Pendidikan

Pakar Hukum Pidana UB Minta Kajian UU ITE Libatkan Akademisi

Selasa, 23 Februari 2021 - 20:55 | 65.36k
Direktur Kantor Layanan Hukum Universitas Brawijaya Dr Faizin Sulistio, SH,L.LM. (Foto: Dok. Pribadi Dr Faizin Sulistio for TIMES Indonesia)
Direktur Kantor Layanan Hukum Universitas Brawijaya Dr Faizin Sulistio, SH,L.LM. (Foto: Dok. Pribadi Dr Faizin Sulistio for TIMES Indonesia)

TIMESINDONESIA, MALANGPakar Hukum Pidana Universitas Brawijaya (UB) Malang Dr Faizin Sulistio, SH,L.LM meminta kajian Undang-Undang Informasi dan Transaksi Elektronik (UU ITE) melibatkan peran akademisi.

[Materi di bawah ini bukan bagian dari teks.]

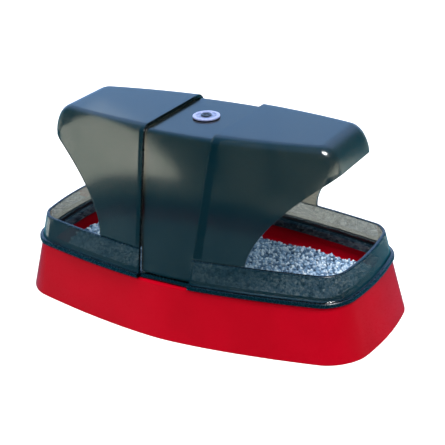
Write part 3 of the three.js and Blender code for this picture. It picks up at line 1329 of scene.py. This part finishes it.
@dataclass(frozen=True)
class Badge:
    """A pale ring on the roof with a sunk, ribbed face, held by a dark push-in peg."""

    seat: float
    radius: float
    height: float
    sink: float = 0.4
    sink_radius: float = 4.7
    ribs: int = 6
    rib_width: float = 0.9
    stem: float = 1.3
    barb: float = 1.8
    barb_length: float = 1.5
    head: float = 2.4
    head_height: float = 0.5
    slot_width: float = 0.7
    slot_depth: float = 0.3
    slot_share: float = 0.7  # the slot's length, as a share of the head's width
    tip: float = 0.3  # radius of the flats that close the peg
    bite: float = 0.1  # how far a rib sinks into the face, and stops below the edge
    wall: float = 1.5

    def ring(self) -> bpy.types.Object:
        """Builds the pale ring with ribs across its sunk face, whose floor takes the second slot: a darker
        painted shade in the recess.

        Returns:
            The ring's object.
        """
        hole, low, high = self.stem + GAP, self.seat, self.seat + self.height
        floor = high - self.sink
        section = (
            (hole, low, 0, 0),
            (self.radius, low, 0.1, 0),
            (self.radius, high, 0.3, 0),
            (self.sink_radius, high, 0.2, 0),
            (self.sink_radius, floor, 0.1, 0),
            (hole, floor, 0.1, 0),
        )
        ring = Turned("badge_ring_moulding", section, loop=True).build()
        start, stop = self.head + GAP, self.sink_radius + GAP
        for k in range(self.ribs):
            half = self.rib_width / 2
            plan = np.array([(start, -half), (stop, -half), (stop, half), (start, half)])
            angle = 2 * math.pi * (k + 0.5) / self.ribs
            turn = np.array([(math.cos(angle), math.sin(angle)), (-math.sin(angle), math.cos(angle))])
            heights = (floor - self.bite, high - self.bite)
            rings = [np.column_stack([plan @ turn, np.full(4, z)]) for z in heights]
            rib = as_object("rib", *loft(rings))
            modifier(ring, "BOOLEAN", operation="UNION", object=rib, solver="EXACT")
            baked(ring)
            bpy.data.objects.remove(rib)
        ring.data.set_sharp_from_angle(angle=SHARP)
        # The sunk floor's up-facing faces get the second slot, a darker blue grey that is painted shade in
        # the recess.
        level = (floor + self.bite / 2) * MM
        for polygon in ring.data.polygons:
            if polygon.center.z < level and polygon.normal.z > 0.5:
                polygon.material_index = PAINTED_SHADE_SLOT
        return ring

    def peg(self) -> bpy.types.Object:
        """Builds the dark peg, with a cross slot in its head.

        Returns:
            The peg's object.
        """
        seat = self.seat + self.height - self.sink + GAP
        grip = self.seat - 2 * GAP - self.wall
        top = seat + self.head_height
        section = (
            (self.tip, grip - self.barb_length, 0, 0),
            (self.stem / 2, grip - self.barb_length, 0.2, 0),
            (self.barb, grip, 0.1, 0),
            (self.stem, grip, 0, 0),
            (self.stem, seat, 0, 0),
            (self.head, seat, 0.1, 0),
            (self.head, top, 0.35, 0),
            (self.tip, top, 0, 0),
        )
        peg = Turned("badge_peg_moulding", section, loop=False).build()
        long, half = self.head * self.slot_share, self.slot_width / 2
        for a, b in ((long, half), (half, long)):
            plan = np.array([(-a, -b), (a, -b), (a, b), (-a, b)])
            rings = [np.column_stack([plan, np.full(4, z)]) for z in (top - self.slot_depth, top + 1)]
            without(peg, as_object("slot", *loft(rings)))
        peg.data.set_sharp_from_angle(angle=SHARP)
        return peg


# ------------------------------------------------------------------------------ studio


@dataclass(frozen=True)
class Camera:
    """Where the picture is taken from."""

    azimuth: float = 31.4
    elevation: float = 27.97
    distance: float = 568.03
    aim_along: float = 5.28
    aim_height: float = 36.89
    roll: float = -2.31
    lens: float = 95.83

    def place(self) -> bpy.types.Object:
        """Makes the camera and makes it the scene's.

        Returns:
            The camera.
        """
        az, el, roll = (math.radians(v) for v in (self.azimuth, self.elevation, self.roll))
        away = Vector((math.sin(az) * math.cos(el), -math.cos(az) * math.cos(el), math.sin(el)))
        spot = away * self.distance
        aim = Vector((self.aim_along * math.cos(az), self.aim_along * math.sin(az), self.aim_height))
        back = (spot - aim).normalized()
        right = Vector((0, 0, 1)).cross(back).normalized()
        up = back.cross(right)
        across = right * math.cos(roll) + up * math.sin(roll)
        over = up * math.cos(roll) - right * math.sin(roll)
        data = bpy.data.cameras.new("camera")
        data.lens, data.clip_start = self.lens, 0.01
        made = bpy.data.objects.new("camera", data)
        made.matrix_world = Matrix.Translation(spot * MM) @ Matrix((across, over, back)).transposed().to_4x4()
        bpy.context.scene.collection.objects.link(made)
        bpy.context.scene.camera = made
        return made


@dataclass(frozen=True)
class Softbox:
    """A soft lamp that points at the object."""

    name: str
    spot: tuple[float, float, float]
    width: float
    power: float
    mirrored: bool = False  # whether it shows in reflections
    aim: tuple[float, float, float] = (0, 0, 0.04)  # the middle of the object

    def place(self) -> bpy.types.Object:
        """Makes the lamp.

        Returns:
            The lamp.
        """
        data = bpy.data.lights.new(self.name, "AREA")
        data.shape, data.size = "DISK", self.width
        data.energy = self.power
        made = bpy.data.objects.new(self.name, data)
        made.location = self.spot
        away = Vector(self.spot) - Vector(self.aim)
        made.rotation_euler = away.to_track_quat("Z", "Y").to_euler()
        made.visible_glossy = self.mirrored
        made.visible_transmission = False
        bpy.context.scene.collection.objects.link(made)
        return made


@dataclass(frozen=True)
class Studio:
    """A plain pale floor in a bright room, with soft lamps and a cool window behind the object."""

    floor_colour: str = "f6f6f6"
    floor_reach: float = 6000.0
    room: Colour = (0.62, 0.62, 0.62, 1.0)
    gloom: Colour = (0.01, 0.15, 0.24, 1.0)  # what a reflection shows where no light is
    window: Colour = (0.46, 0.72, 1.3, 1.0)  # a blue window behind, to the left
    window_way: tuple[float, float, float] = (-0.46, 0.754, 0.469)
    window_span: tuple[float, float] = (0.6, 0.88)  # cosine of the angle off its middle
    ceiling: Colour = (0.14, 0.5, 0.9, 1.0)
    ceiling_span: tuple[float, float] = (0.5, 0.9)  # height of the way that it is seen
    bright_bounces: float = 2.5  # rays that have bounced more often see only the gloom
    lamps: tuple[Softbox, ...] = field(
        default_factory=lambda: (
            Softbox("key_softbox", (0.5, -0.2, 0.85), 0.3, 11.0, mirrored=True),
            Softbox("fill_softbox", (-0.55, -0.5, 0.6), 0.5, 4.0),
            Softbox("top_softbox", (-0.1, 0.1, 1.1), 0.9, 10.0),
        )
    )

    def floor(self) -> bpy.types.Object:
        """Lays the floor, which shows through the plastic but isn't mirrored by it.

        Returns:
            The floor's object.
        """
        span = self.floor_reach
        square = np.array([(-span, -span, 0), (span, -span, 0), (span, span, 0), (-span, span, 0)], float)
        made = as_object("studio_floor", square, [(0, 1, 2, 3)])
        paper = bpy.data.materials.new("matt_paper_floor")
        paper.use_nodes = True
        shader = paper.node_tree.nodes["Principled BSDF"]
        shader.inputs["Base Color"].default_value = linear(self.floor_colour)
        shader.inputs["Roughness"].default_value = 0.95
        shader.inputs["Specular IOR Level"].default_value = 0.0
        made.data.materials.append(paper)
        made.visible_glossy = False
        return made

    def sky(self) -> None:
        """Lights the room: plain white to the eye, with a blue window in the first reflection."""
        world = bpy.data.worlds.new("studio_room")
        world.cycles.sampling_method = "NONE"  # the room differs for the eye and for a shine
        bpy.context.scene.world = world
        world.use_nodes = True
        tree = world.node_tree
        tree.nodes.clear()
        way = add(tree, "ShaderNodeTexCoord").outputs["Generated"]
        height = add(tree, "ShaderNodeSeparateXYZ", links={"Vector": way}).outputs["Z"]
        toward = add(tree, "ShaderNodeVectorMath", operation="DOT_PRODUCT", links={0: way})
        toward.inputs[1].default_value = self.window_way
        window = self.glow(tree, toward.outputs["Value"], self.window_span, self.window)
        ceiling = self.glow(tree, height, self.ceiling_span, self.ceiling)
        both = add(tree, "ShaderNodeMix", data_type="RGBA", blend_type="ADD", links={6: window, 7: ceiling})
        both.inputs[0].default_value = 1.0
        path = add(tree, "ShaderNodeLightPath")
        first = add(tree, "ShaderNodeMath", operation="LESS_THAN", links={0: path.outputs["Ray Depth"]})
        first.inputs[1].default_value = self.bright_bounces
        lit = {0: first.outputs["Value"], 7: both.outputs[2]}
        seen = add(tree, "ShaderNodeMix", data_type="RGBA", links=lit)
        seen.inputs[6].default_value = self.gloom
        mirrored = add(tree, "ShaderNodeBackground", links={"Color": seen.outputs[2]})
        plain = add(tree, "ShaderNodeBackground", Color=self.room)
        sides = {
            0: path.outputs["Is Glossy Ray"],
            1: plain.outputs["Background"],
            2: mirrored.outputs["Background"],
        }
        whole = add(tree, "ShaderNodeMixShader", links=sides)
        add(tree, "ShaderNodeOutputWorld", links={"Surface": whole.outputs["Shader"]})

    def glow(
        self,
        tree: Tree,
        value: Socket,
        span: tuple[float, float],
        colour: Colour,
    ) -> Socket:
        """Fades a light in as a value rises.

        Args:
            tree: The node tree.
            value: What it depends on.
            span: Where the light starts and where it is full.
            colour: The full light.

        Returns:
            The colour output.
        """
        fade = add(
            tree,
            "ShaderNodeMapRange",
            interpolation_type="SMOOTHSTEP",
            links={"Value": value},
            From_Min=span[0],
            From_Max=span[1],
        )
        return blended(tree, fade.outputs["Result"], self.gloom, colour)

    def build(self) -> None:
        """Builds the whole studio."""
        self.floor()
        self.sky()
        for lamp in self.lamps:
            lamp.place()
        bpy.context.scene.view_settings.view_transform = "Standard"


# ------------------------------------------------------------------------------ the whole


def main() -> None:
    """Builds every piece in order, dresses it and sets the studio."""
    logging.basicConfig(level=logging.INFO, format="%(name)s: %(message)s")
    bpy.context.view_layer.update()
    _, tray_high = size_of("tray")
    _, collar_high = size_of("collar")
    _, hood_high = size_of("right_hood")
    _, litter_high = size_of("litter")
    ring_low, ring_high = size_of("badge_ring")

    Camera().place()
    plan = Plan(half_length=tray_high[0] + EASED[0], half_width=tray_high[1] + EASED[1])
    tray = Tray(plan, height=tray_high[2])
    cover = Cover(plan, seat=tray_high[2] + GAP, collar_top=collar_high[2], top=hood_high[2])
    badge = Badge(seat=ring_low[2], radius=ring_high[0], height=ring_high[2] - ring_low[2])

    red = GlossRed("red_polystyrene_moulded").material()
    clear = SmokedClear("smoked_san_polished", tint="666a66", deep_tint="5e625f", shine=0.4).material()
    smoke = SmokedClear("smoked_san_textured", roughness=(0.17, 0.22), peel=0.03).material()
    # The edge finish is a near-black tint on the walls' cut edges, the flange and the notches: painted shade
    # that stands in for the dark lines there.
    rim_shade = SmokedClear(
        "smoked_san_rim",
        tint="161e26",
        deep_tint="10171e",
        lamp_tint="50585a",
        shine=0.12,
        roughness=(0.2, 0.3),
    ).material()
    pale = SatinBadge("lavender_abs_satin").material()
    dark = SatinBadge("charcoal_abs_satin", base="1a1d2a", worn="2a2e3e").material()
    # A darker blue grey for the badge's sunk floor: painted shade in the recess.
    recess_shade = SatinBadge("slate_abs_recess", base="6c7a9e", worn="5a688b").material()
    stone = DryGranules("blue_mineral_granules").material()

    dressed(tray.build(), [red], "tray", "tray")
    litter = LitterBed(plan, tray, level=litter_high[2])
    dressed(litter.build(), [stone], "tray", "litter")
    dressed(Collar(cover).build(), [clear, rim_shade], "collar", "collar")
    dressed(CentreBand(cover).build(), [smoke, rim_shade], "band", "centre_band")
    for end in End:
        node = f"{end.name.lower()}_hood"
        dressed(HoodHalf(cover, end).build(), [smoke, rim_shade], node, node)
    dressed(badge.ring(), [pale, recess_shade], "band", "badge_ring")
    dressed(badge.peg(), [dark], "band", "badge_peg")
    Studio().build()


if __name__ == "__main__":
    main()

Saat ini, Pemerintah melalui Kemenko Polhukam, Kemenkominfo, dan Kemenkum HAM membentuk tim pengkaji UU ITE. Unsur akademisi nihil di dalam formasi tersebut.

"Menurut saya (unsur akademisi) dilibatkan biar lebih objektif. Sebaiknya ada perwakilan pakar hukum pidana dari akademisi untuk formulasi norma. Itu perlu dipertimbangkan," kata Faizin, dihubungi TIMES Indonesia, Selasa (23/2/2021).

Pria yang juga Direktur Kantor Layanan Hukum UB itu menjelaskan, tim penguji yang nihil unsur akademisi kajiannya dinilai kurang representatif. Sebab, akademisi memiliki perhitungan rumusan yang berasaskan catatan akademik.

"Ketika ada komponen akademisi, formulasinya bisa lebih sempurna. Pertimbangan teoritis yang digunakan, bukan hanya sifatnya yang reaksioner karena satu hal tertentu," paparnya.

Dosen Hukum Pidana Fakultas Hukum UB itu menambahkan, UU ITE sejak awal pembentukannya dinilai sudah bermasalah. Banyak masyarakat yang mengaku menjadi 'korban' beberapa pasal karet yang terdapat di dalamnya.

"Karena UU ini sebetulnya bukan UU yang hanya mengatur ketentuan pidana. Ada aspek perdata, pidana dan administratifnya. Kalau kita lihat, ketentuan pidana UU ITE seharusnya hanya pidana administratif," ujarnya.

Kata Faizin, ada dua hal yang secara garis besar bisa ditinjau. Pertama, yang diatur terkait dengan konten ilegal. Kedua, larangan penyalahgunaan komputer.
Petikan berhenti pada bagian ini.